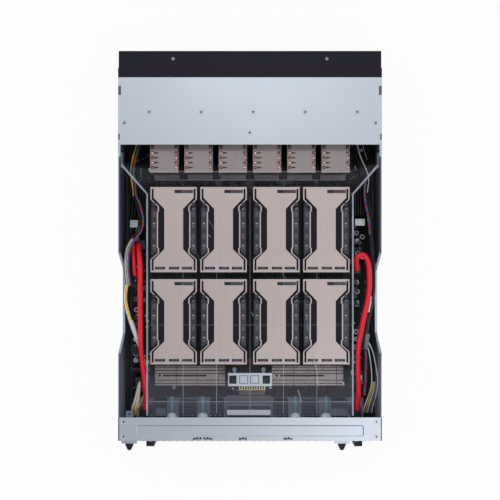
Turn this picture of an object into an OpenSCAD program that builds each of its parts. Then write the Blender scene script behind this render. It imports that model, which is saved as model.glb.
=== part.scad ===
// Four-unit GPU server: a rack chassis whose upper bay holds a slide-out sled with eight
// accelerator modules, and whose lower bay holds the mainboard and four power supplies.
// +X is to the right, +Y is the front with the fans, -Y is the rear. The origin is in the
// middle of the footprint, on the surface that the base stands on.

/* [Chassis] */
// Width between the outer faces of the side walls
body_w = 440; // [438:1:446]
// Depth from the front face to the rear edge of the walls
body_d = 650; // [640:1:760]
// Height of the closed chassis
body_h = 175; // [172:1:178]
// Thickness of the chassis sheet steel
wall_t = 1.2; // [1:0.1:1.4]
// Width of the lip folded inward along the top edge of each wall
lip_w = 3.9; // [3:0.1:5]
// Height of the underside of the deck between the two bays
deck_z = 44; // [43:0.5:47]
// Depth of the black frame round the front
frame_d = 44; // [30:1:50]
// Width of the border that the front frame folds round its opening
frame_rim = 6; // [4:1:9]
// Step by which the front part of the frame is narrower on each side
frame_step = 1.1; // [0.8:0.1:1.4]
// Depth of the top cover behind the front frame
cover_d = 112; // [105:1:125]
// Depth of the bridge across the rear edge
bridge_d = 38.7; // [34:0.1:42]
// Height of the rib pressed into the rear bridge
rib_h = 1; // [0.6:0.1:1.4]
// Thickness of the insulating liner inside each wall
liner_t = 0.5; // [0.3:0.1:0.8]

/* [Side notches] */
// Distance from the rear edge to the start of the notch in each wall
notch_rear = 145; // [130:1:160]
// Length of the notch at the top of the wall
notch_l = 169; // [150:1:190]
// Height of the floor of the notch
notch_z = 92; // [85:1:110]
// Run of each sloping end of the notch
notch_run = 28; // [20:1:36]
// Radius of the four bends of the notch
notch_r = 9; // [5:1:12]

/* [Fans] */
// Side of a square fan frame
fan_size = 80; // [78:1:80]
// Depth of a fan frame
fan_depth = 38; // [32:1:38]
// Distance between the centres of neighbouring fans
fan_pitch = 86.8; // [84:0.1:87]
// Number of fan columns
fan_columns = 5; // [5:1:5]
// Thickness of the walls of the fan cage
cage_t = 1; // [0.8:0.1:1.2]
// Diameter of a rotor hub
hub_d = 38; // [34:1:42]
// Number of blades on a rotor
blade_count = 5; // [3:1:6]
// Diameter of a rotor shaft
shaft_d = 4; // [3:0.5:5]
// Gap between the blade tips and the fan frame
tip_gap = 1; // [0.6:0.1:1.5]
// Distance across the flats of a grille cell
hex_flats = 12.2; // [11:0.1:12.8]
// Distance between the centres of neighbouring grille cells
hex_pitch = 14.2; // [13.6:0.1:15]

/* [Power supplies] */
// Width of a power supply
psu_w = 73.5; // [70:0.5:75]
// Height of a power supply
psu_h = 40; // [38:0.5:40.5]
// Length of a power supply inside the chassis
psu_l = 185; // [170:1:200]
// Reach of its handle behind the chassis
psu_handle = 16; // [12:1:18]

/* [GPU sled] */
// Gap between the sled and the side wall
sled_gap = 5; // [4:0.5:6]
// Gap under the sled, above the deck
runner_gap = 0.3; // [0.2:0.1:0.5]
// Thickness of the sled tray
tray_t = 1.5; // [1.2:0.1:2]
// Height of the folded sides of the tray
tray_side_h = 24; // [15:1:35]
// Height of the spacers under the baseboard
spacer_h = 6; // [5:0.5:8]
// Thickness of the baseboard
board_t = 3; // [2:0.2:4]
// Width of an accelerator module
gpu_w = 78.3; // [76:0.1:80]
// Length of an accelerator module
gpu_l = 143.7; // [140:0.1:145]
// Gap between modules of one pair of columns
gpu_gap = 5.9; // [5:0.1:7]
// Gap between the two middle columns
gpu_mid_gap = 10.9; // [9:0.1:13]
// Gap between the two rows of modules
gpu_row_gap = 11.7; // [10:0.1:14]
// Distance from the rear edge of the chassis to the rear row of modules
gpu_rear = 125.2; // [124:0.1:130]
// Distance from the top of the chassis down to the module covers
gpu_drop = 25; // [22:0.5:28]
// Thickness of a module cover
gpu_cover_t = 3; // [2.5:0.1:4]
// Width of the narrow frame round a module cover
gpu_frame_w = 2.1; // [1.8:0.1:3]

/* [Switch heatsinks] */
// Number of switch heatsinks in front of the modules
switch_n = 6; // [6:1:6]
// Width of a switch heatsink
switch_w = 47.8; // [44:0.1:50]
// Distance between their centres
switch_pitch = 58.1; // [56:0.1:60]
// Depth of a switch heatsink
switch_d = 90; // [70:1:92]
// Gap between the front row of modules and the switch heatsinks
switch_gap = 24.8; // [18:0.1:26]
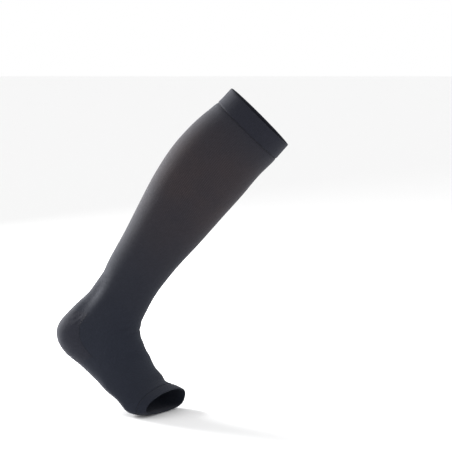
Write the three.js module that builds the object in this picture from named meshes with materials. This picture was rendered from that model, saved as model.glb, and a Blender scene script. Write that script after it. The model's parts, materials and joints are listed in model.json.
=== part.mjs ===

.....

> [What to work on] Once more, set down the full listing, verbatim.

> [Written response]
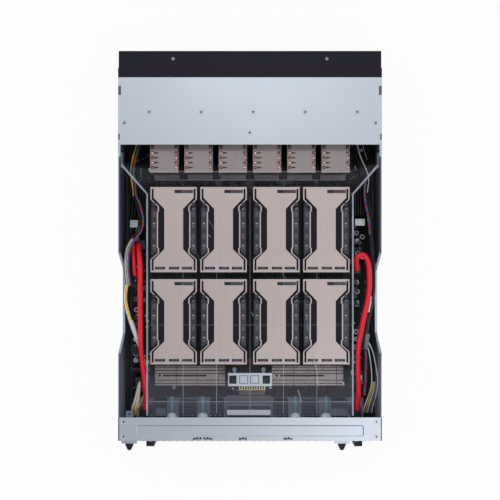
Turn this picture of an object into an OpenSCAD program that builds each of its parts. Then write the Blender scene script behind this render. It imports that model, which is saved as model.glb.
=== part.scad ===
// Four-unit GPU server: a rack chassis whose upper bay holds a slide-out sled with eight
// accelerator modules, and whose lower bay holds the mainboard and four power supplies.
// +X is to the right, +Y is the front with the fans, -Y is the rear. The origin is in the
// middle of the footprint, on the surface that the base stands on.

/* [Chassis] */
// Width between the outer faces of the side walls
body_w = 440; // [438:1:446]
// Depth from the front face to the rear edge of the walls
body_d = 650; // [640:1:760]
// Height of the closed chassis
body_h = 175; // [172:1:178]
// Thickness of the chassis sheet steel
wall_t = 1.2; // [1:0.1:1.4]
// Width of the lip folded inward along the top edge of each wall
lip_w = 3.9; // [3:0.1:5]
// Height of the underside of the deck between the two bays
deck_z = 44; // [43:0.5:47]
// Depth of the black frame round the front
frame_d = 44; // [30:1:50]
// Width of the border that the front frame folds round its opening
frame_rim = 6; // [4:1:9]
// Step by which the front part of the frame is narrower on each side
frame_step = 1.1; // [0.8:0.1:1.4]
// Depth of the top cover behind the front frame
cover_d = 112; // [105:1:125]
// Depth of the bridge across the rear edge
bridge_d = 38.7; // [34:0.1:42]
// Height of the rib pressed into the rear bridge
rib_h = 1; // [0.6:0.1:1.4]
// Thickness of the insulating liner inside each wall
liner_t = 0.5; // [0.3:0.1:0.8]

/* [Side notches] */
// Distance from the rear edge to the start of the notch in each wall
notch_rear = 145; // [130:1:160]
// Length of the notch at the top of the wall
notch_l = 169; // [150:1:190]
// Height of the floor of the notch
notch_z = 92; // [85:1:110]
// Run of each sloping end of the notch
notch_run = 28; // [20:1:36]
// Radius of the four bends of the notch
notch_r = 9; // [5:1:12]

/* [Fans] */
// Side of a square fan frame
fan_size = 80; // [78:1:80]
// Depth of a fan frame
fan_depth = 38; // [32:1:38]
// Distance between the centres of neighbouring fans
fan_pitch = 86.8; // [84:0.1:87]
// Number of fan columns
fan_columns = 5; // [5:1:5]
// Thickness of the walls of the fan cage
cage_t = 1; // [0.8:0.1:1.2]
// Diameter of a rotor hub
hub_d = 38; // [34:1:42]
// Number of blades on a rotor
blade_count = 5; // [3:1:6]
// Diameter of a rotor shaft
shaft_d = 4; // [3:0.5:5]
// Gap between the blade tips and the fan frame
tip_gap = 1; // [0.6:0.1:1.5]
// Distance across the flats of a grille cell
hex_flats = 12.2; // [11:0.1:12.8]
// Distance between the centres of neighbouring grille cells
hex_pitch = 14.2; // [13.6:0.1:15]

/* [Power supplies] */
// Width of a power supply
psu_w = 73.5; // [70:0.5:75]
// Height of a power supply
psu_h = 40; // [38:0.5:40.5]
// Length of a power supply inside the chassis
psu_l = 185; // [170:1:200]
// Reach of its handle behind the chassis
psu_handle = 16; // [12:1:18]

/* [GPU sled] */
// Gap between the sled and the side wall
sled_gap = 5; // [4:0.5:6]
// Gap under the sled, above the deck
runner_gap = 0.3; // [0.2:0.1:0.5]
// Thickness of the sled tray
tray_t = 1.5; // [1.2:0.1:2]
// Height of the folded sides of the tray
tray_side_h = 24; // [15:1:35]
// Height of the spacers under the baseboard
spacer_h = 6; // [5:0.5:8]
// Thickness of the baseboard
board_t = 3; // [2:0.2:4]
// Width of an accelerator module
gpu_w = 78.3; // [76:0.1:80]
// Length of an accelerator module
gpu_l = 143.7; // [140:0.1:145]
// Gap between modules of one pair of columns
gpu_gap = 5.9; // [5:0.1:7]
// Gap between the two middle columns
gpu_mid_gap = 10.9; // [9:0.1:13]
// Gap between the two rows of modules
gpu_row_gap = 11.7; // [10:0.1:14]
// Distance from the rear edge of the chassis to the rear row of modules
gpu_rear = 125.2; // [124:0.1:130]
// Distance from the top of the chassis down to the module covers
gpu_drop = 25; // [22:0.5:28]
// Thickness of a module cover
gpu_cover_t = 3; // [2.5:0.1:4]
// Width of the narrow frame round a module cover
gpu_frame_w = 2.1; // [1.8:0.1:3]

/* [Switch heatsinks] */
// Number of switch heatsinks in front of the modules
switch_n = 6; // [6:1:6]
// Width of a switch heatsink
switch_w = 47.8; // [44:0.1:50]
// Distance between their centres
switch_pitch = 58.1; // [56:0.1:60]
// Depth of a switch heatsink
switch_d = 90; // [70:1:92]
// Gap between the front row of modules and the switch heatsinks
switch_gap = 24.8; // [18:0.1:26]
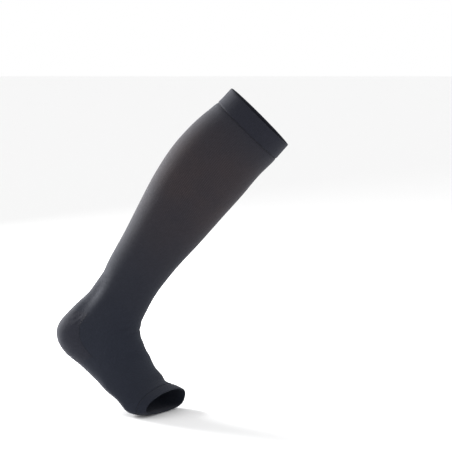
Write the three.js module that builds the object in this picture from named meshes with materials. This picture was rendered from that model, saved as model.glb, and a Blender scene script. Write that script after it. The model's parts, materials and joints are listed in model.json.
=== part.mjs ===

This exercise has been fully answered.